** start SUPPLIED DATA **
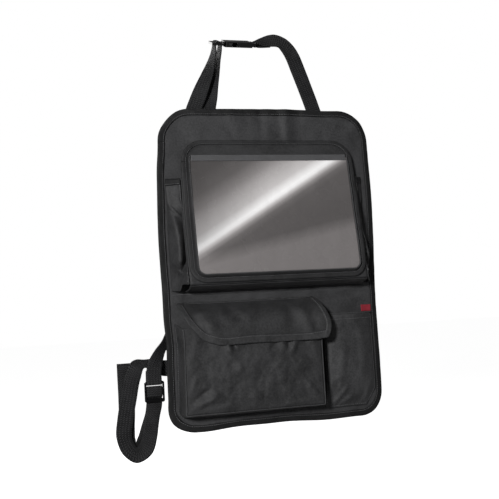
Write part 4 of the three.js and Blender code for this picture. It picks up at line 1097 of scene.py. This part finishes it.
def strap(name, stops, node):
    """Webbing along stops of (x, y, z, across x, across y, across z)."""
    route = [Vector(stop[:3]) for stop in stops]
    turns = [Vector(stop[3:]) for stop in stops]
    steps = STRAP_PER_STOP * (len(stops) - 1)
    verts = []
    uvs = []
    along = 0.0
    before = route[0]
    for k in range(steps + 1):
        centre = catmull(route, k / steps)
        across = catmull(turns, k / steps)
        along += (centre - before).length
        before = centre
        for j in range(STRAP_COLUMNS + 1):
            side = (j / STRAP_COLUMNS - 0.5) * WEBBING_WIDTH
            verts.append(centre + across * side)
            uvs.append((along, side))
    obj = new_object(name, verts, grid_faces(STRAP_COLUMNS, steps), uvs)
    add_thickness(obj, WEBBING_THICKNESS)
    finish_piece(obj, "webbing", [node])


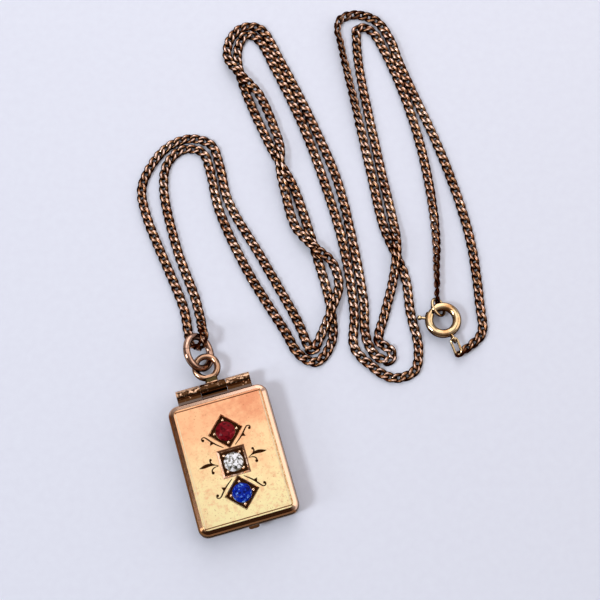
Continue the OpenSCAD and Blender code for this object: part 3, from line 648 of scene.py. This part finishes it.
def paste(name, look):
    # cut paste on foil: painted reflections flash from facet to facet between its deep and its bright
    # shade
    material, tree, shader = newMaterial(name)
    flash = addNode(tree, "ShaderNodeAttribute", attribute_name="flash").outputs["Fac"]
    spot = addNode(tree, "ShaderNodeTexCoord").outputs["Object"]
    cloud = addNode(tree, "ShaderNodeTexNoise", {"Vector": spot, "Scale": 1 / (0.5 * mm), "Detail": 2.0})
    # painted reflections of the small facets below, seen through the stone
    chips = addNode(tree, "ShaderNodeTexVoronoi", {"Vector": spot, "Scale": 1 / (0.42 * mm)})
    chips = addNode(tree, "ShaderNodeSeparateColor", {0: chips.outputs["Color"]})
    flash = addNode(tree, "ShaderNodeMath", {0: flash, 1: 0.35, 2: 0.1}, operation="MULTIPLY_ADD")
    flash = addNode(tree, "ShaderNodeMath", {0: chips, 1: 0.6, 2: flash}, operation="MULTIPLY_ADD")
    body = addNode(tree, "ShaderNodeMapRange", {0: flash, 1: 0.36, 2: 0.54})
    deep, middle, bright = look["shades"]
    colour = addNode(tree, "ShaderNodeMix", {0: body, 6: deep, 7: middle}, data_type="RGBA")
    glint = addNode(tree, "ShaderNodeMapRange", {0: flash, 1: look["glint"], 2: look["glint"] + 0.1})
    colour = addNode(tree, "ShaderNodeMix", {0: glint, 6: colour, 7: bright}, data_type="RGBA")
    tree.links.new(colour.outputs[2], shader.inputs["Base Color"])
    rough = addNode(tree, "ShaderNodeMapRange", {0: cloud, 3: 0.1, 4: 0.3})
    tree.links.new(rough.outputs[0], shader.inputs["Roughness"])
    shader.inputs["IOR"].default_value = 1.6
    shader.inputs["Specular IOR Level"].default_value = look["gloss"]
    return material


def cutFacets(cut, y, turn, bottom, top):
    # a round brilliant: table, crown and pavilion of flat facets; its table is split like the facets
    # that are seen through it
    radius, girdle = cut["radius"], cut["girdleZ"]
    shape = bmesh.new()

    def ring(share, z, start=0.0, count=8):
        return [shape.verts.new(locketPoint(
            radius * share * math.cos(turn + 2 * math.pi * (i + start) / count),
            y + radius * share * math.sin(turn + 2 * math.pi * (i + start) / count), z))
            for i in range(count)]

    heart = shape.verts.new(locketPoint(0.0, y, top))
    inner = ring(cut["mosaic"], top, 0.5)
    table = ring(cut["table"], top)
    star = ring(cut["star"], girdle + cut["girdleHeight"] + cut["starHeight"] * (top - girdle), 0.5)
    upper = ring(1.0, girdle + cut["girdleHeight"], 0.0, 16)
    lower = ring(1.0, girdle - cut["girdleHeight"], 0.0, 16)
    culet = shape.verts.new(locketPoint(0.0, y, bottom))
    belt = ring(cut["belt"], (bottom + girdle) / 2, 0.5)
    for i in range(8):
        j = (i + 1) % 8
        a, b, c = 2 * i, 2 * i + 1, (2 * i + 2) % 16
        for corners in (
                (heart, inner[i], table[j], inner[j]), (inner[i], table[i], table[j]),
                (table[i], star[i], table[j]), (table[i], star[i - 1], upper[a], star[i]),
                (star[i], upper[a], upper[b]), (star[i], upper[b], upper[c]),
                (upper[a], lower[a], lower[b], upper[b]), (upper[b], lower[b], lower[c], upper[c]),
                (lower[a], belt[i - 1], belt[i]), (lower[a], belt[i], lower[b]),
                (lower[b], belt[i], lower[c]), (belt[i - 1], culet, belt[i])):
            shape.faces.new(corners)
    return shape


def brilliant(colourName, cut, step, turn):
    name, nodeName = colourName + "_brilliant", colourName + "_stone"
    bottom, top = (corner[2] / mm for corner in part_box(nodeName))
    mesh = closedMesh(cutFacets(cut, settingY(step), turn, bottom, top), name)
    # each facet has its own painted flash
    flashes = np.random.default_rng(cut["seed"] + step).random(len(mesh.polygons))
    mesh.attributes.new("flash", "FLOAT", "FACE").data.foreach_set("value", flashes)
    mesh.materials.append(paste(name + "_paste", stoneLooks[colourName]))
    stone = addObject(name, mesh)
    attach(stone, "cover")
    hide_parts(nodeName)


for step, setting in enumerate(stoneSettings):
    brilliant(setting["stone"], stoneCut, step, math.radians(setting["turn"]))
print("stones cut")

brightCut = {"out": 0.1, "z": 5.004, "depth": 0.33}  # mm; "out" is measured from the recess's edge


def brightCutEdges(cut):
    # the sloping sides cut round each recess, as frames of three faces
    shape = bmesh.new()
    for step, setting in enumerate(stoneSettings):
        y = settingY(step)
        outer, inner = setting["side"] / 2 + cut["out"], setting["side"] / 2 - setting["slope"]
        top, foot = cut["z"], cut["z"] - cut["depth"]
        loops = []
        for half, z in ((outer, top), (inner, foot), (outer, foot)):
            angles = [math.radians(setting["turn"] + 45 + 90 * corner) for corner in range(4)]
            reach = half * math.sqrt(2)
            loops.append([shape.verts.new(locketPoint(reach * math.cos(a), y + reach * math.sin(a), z))
                          for a in angles])
        for first, second in zip(loops, loops[1:] + loops[:1]):
            for i in range(4):
                shape.faces.new((first[i], first[(i + 1) % 4], second[(i + 1) % 4], second[i]))
    mesh = closedMesh(shape, "bright_cut_edges")
    mesh.materials.append(wireGold("bright_cut_gold", cutGold))
    frames = addObject("bright_cut_edges", mesh)
    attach(frames, "cover")


brightCutEdges(brightCut)
print("bright-cut edges made")

# mm; "out" is the distance from the stone's middle
beads = {"out": 2.1, "z": 4.68, "radius": 0.31, "rings": 8, "segments": 12}


def beadTree():
    tree = newTree("settingBeads", ("Radius",), ("Segments", "Rings"))
    given = addNode(tree, "NodeGroupInput").outputs
    bead = addNode(tree, "GeometryNodeMeshUVSphere", {
        "Segments": given["Segments"], "Rings": given["Rings"], "Radius": given["Radius"]})
    placed = addNode(tree, "GeometryNodeInstanceOnPoints", {"Points": given["Geometry"], "Instance": bead})
    endTree(tree, placed, given["Finish"])
    return tree


def beadSource(sizes):
    spots = []
    for step, setting in enumerate(stoneSettings):
        for corner in range(4):
            angle = math.radians(setting["turn"] + 45 + 90 * corner)
            spots.append(locketPoint(sizes["out"] * math.cos(angle),
                                     settingY(step) + sizes["out"] * math.sin(angle), sizes["z"]))
    mesh = bpy.data.meshes.new("beadSpots")
    mesh.from_pydata(spots, [], [])
    return mesh


settingBeads = runTree("setting_beads", beadSource(beads), beadTree(), {
    "Radius": beads["radius"] * mm, "Segments": beads["segments"], "Rings": beads["rings"],
    "Finish": wireGold("bright_gold_bead", beadGold)})
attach(settingBeads, "cover")
print("setting beads made")

# lamps: place and size in mm, and power in watts; all point at the origin
studio = {
    "key": {"at": (-560, -315, 730), "size": 220, "power": 3.3, "colour": "#eef5ff"},
    "window": {"at": (-820, -350, 430), "size": 300, "power": 1.5, "colour": "#f2f6ff"},
    "panel": {"at": (-12, 165, 370), "size": 434, "power": 0.475, "colour": "#fdf9fd"},
    "back": {"at": (40, 340, 150), "size": 370, "power": 0.42, "colour": "#fdf8fc"},
    "right": {"at": (520, 60, 300), "size": 560, "power": 0.8, "colour": "#fff6f2"},
}
# the room's light, from dark to pale, by how far a direction goes up, right and back
room = {"dark": "#8a7266", "pale": "#f6f2f8", "strength": 0.36, "from": -0.25, "to": 0.8,
        "up": 0.8, "right": 0.45, "back": 0.9}
card = {"half": 1.5,  # metres
        "colours": ("#e6e9f3", "#ecf0f9"), "grain": 1.5,  # mm
        "roughness": 0.8}


def whiteCard(look):
    # matt white card: cool white with a barely seen grain
    material, tree, shader = newMaterial("matt_white_card")
    spot = addNode(tree, "ShaderNodeTexCoord").outputs["Object"]
    grain = addNode(tree, "ShaderNodeTexNoise", {
        "Vector": spot, "Scale": 1 / (look["grain"] * mm), "Detail": 3.0})
    darker, lighter = look["colours"]
    colour = addNode(tree, "ShaderNodeMix", {0: grain, 6: darker, 7: lighter}, data_type="RGBA")
    tree.links.new(colour.outputs[2], shader.inputs["Base Color"])
    shader.inputs["Roughness"].default_value = look["roughness"]
    return material


def makeFloor(look):
    half = look["half"]
    mesh = bpy.data.meshes.new("floor")
    mesh.from_pydata([(-half, -half, 0), (half, -half, 0), (half, half, 0), (-half, half, 0)], [],
                     [(0, 1, 2, 3)])
    floor = addObject("floor", mesh)
    mesh.materials.append(whiteCard(look))


def makeLight(name, lamp):
    data = bpy.data.lights.new(name, "AREA")
    data.shape = "DISK"
    data.size = lamp["size"] * mm
    data.energy = lamp["power"]
    data.color = linear(lamp["colour"])[:3]
    light = addObject(name, data)
    light.location = Vector(lamp["at"]) * mm
    light.rotation_euler = (-light.location).to_track_quat("-Z", "Y").to_euler()


def makeRoom(look):
    # bright above, behind and to the right, and dark brown low in front and to the left
    world = bpy.data.worlds.new("room")
    scene.world = world
    world.use_nodes = True
    tree = world.node_tree
    tree.nodes.clear()
    way = addNode(tree, "ShaderNodeTexCoord").outputs["Generated"]
    x, y, z = addNode(tree, "ShaderNodeSeparateXYZ", {0: way}).outputs
    lit = addNode(tree, "ShaderNodeMath", {0: z, 1: look["up"]}, operation="MULTIPLY")
    lit = addNode(tree, "ShaderNodeMath", {0: x, 1: look["right"], 2: lit}, operation="MULTIPLY_ADD")
    lit = addNode(tree, "ShaderNodeMath", {0: y, 1: look["back"], 2: lit}, operation="MULTIPLY_ADD")
    lit = addNode(tree, "ShaderNodeMapRange", {0: lit, 1: look["from"], 2: look["to"]},
                  interpolation_type="SMOOTHSTEP")
    glow = addNode(tree, "ShaderNodeMix", {0: lit, 6: look["dark"], 7: look["pale"]}, data_type="RGBA")
    sky = addNode(tree, "ShaderNodeBackground", {"Color": glow, "Strength": look["strength"]})
    addNode(tree, "ShaderNodeOutputWorld", {0: sky})


makeFloor(card)
for lightName, lamp in studio.items():
    makeLight(lightName, lamp)
makeRoom(room)
print("floor, lights and room made")
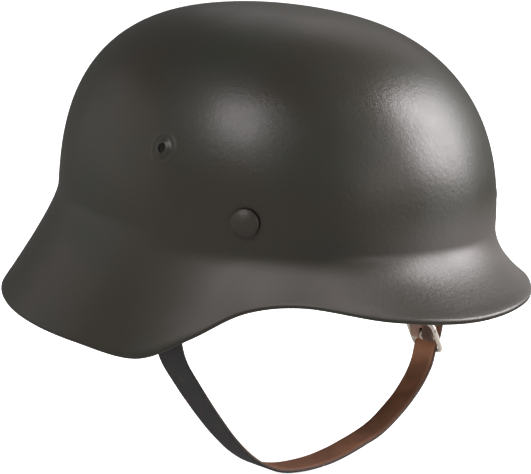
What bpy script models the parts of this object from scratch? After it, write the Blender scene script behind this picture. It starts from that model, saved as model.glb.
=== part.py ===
"""Steel combat helmet with its chin strap, as separate solid pieces at real size.

Metres, +Z up. The visor points to -Y and the wearer's right side is at -X. The origin is the
middle of the head space, at the height where the dome is widest and the liner band seats.
"""
import math
from typing import NamedTuple

import bmesh
import bpy
from mathutils import Matrix, Vector

# Dome: a rounded oval that closes over the head
HALF_WIDTH = 0.099
FRONT_LENGTH = 0.104
REAR_LENGTH = 0.127
DOME_HEIGHT = 0.100
WALL = 0.0012
PLAN_SQUARENESS = 2.15
DOME_FULLNESS = 2.5
DOME_SQUARENESS = 2.6
CROWN_SETBACK = 0.0095
CROWN_SETBACK_CURVE = 1.9

# Flare: the visor, the ear skirt and the neck guard, one bend all round
FLARE_START = 0.0025
FLARE_KNEE = 0.0105
BRIM_REACH = 0.030
SKIRT_DROP = 0.058
EDGE_ROLL_RADIUS = 0.0016

# Mesh density
AROUND = 64
DOME_ROWS = 13
FLARE_ROWS = 7
ROLL_STEPS = 6
ROUND_SIDES = 20
HOLE_SIDES = 16
BAR_SIDES = 10
WIRE_SIDES = 8
CORNER_STEPS = 4
LOOP_STEPS = 8
EYE_STEPS = 10
PATH_STEPS = 3

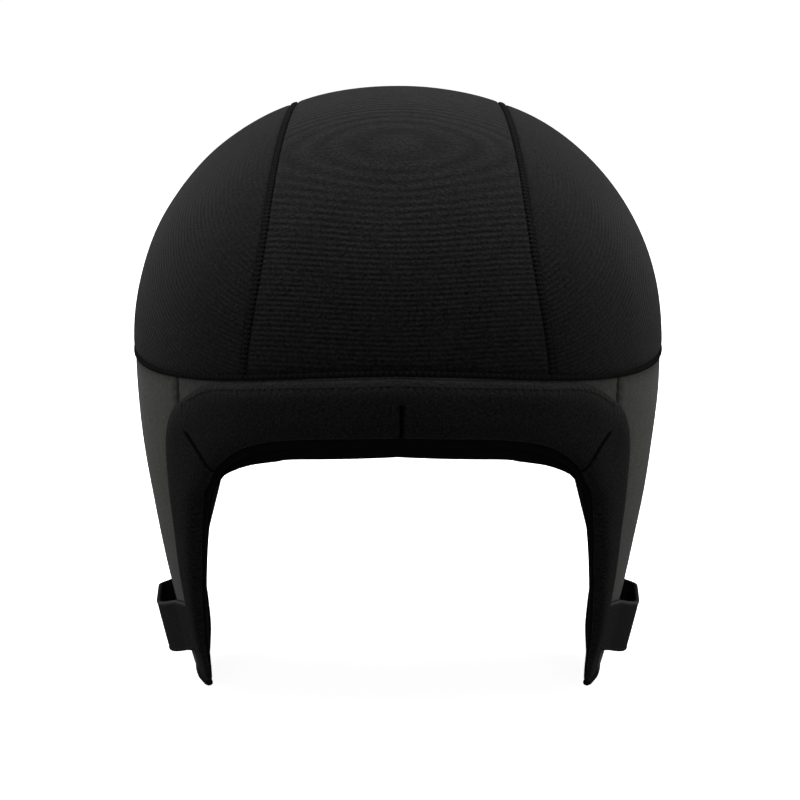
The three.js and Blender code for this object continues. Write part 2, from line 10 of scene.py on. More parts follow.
** end SUPPLIED DATA **
* DESCRIPTION OF THE TASK
Copy out all lines above that include the string "behind".

* RESPONSE BELOW
    # bright above, behind and to the right, and dark brown low in front and to the left
What bpy script models the parts of this object from scratch? After it, write the Blender scene script behind this picture. It starts from that model, saved as model.glb.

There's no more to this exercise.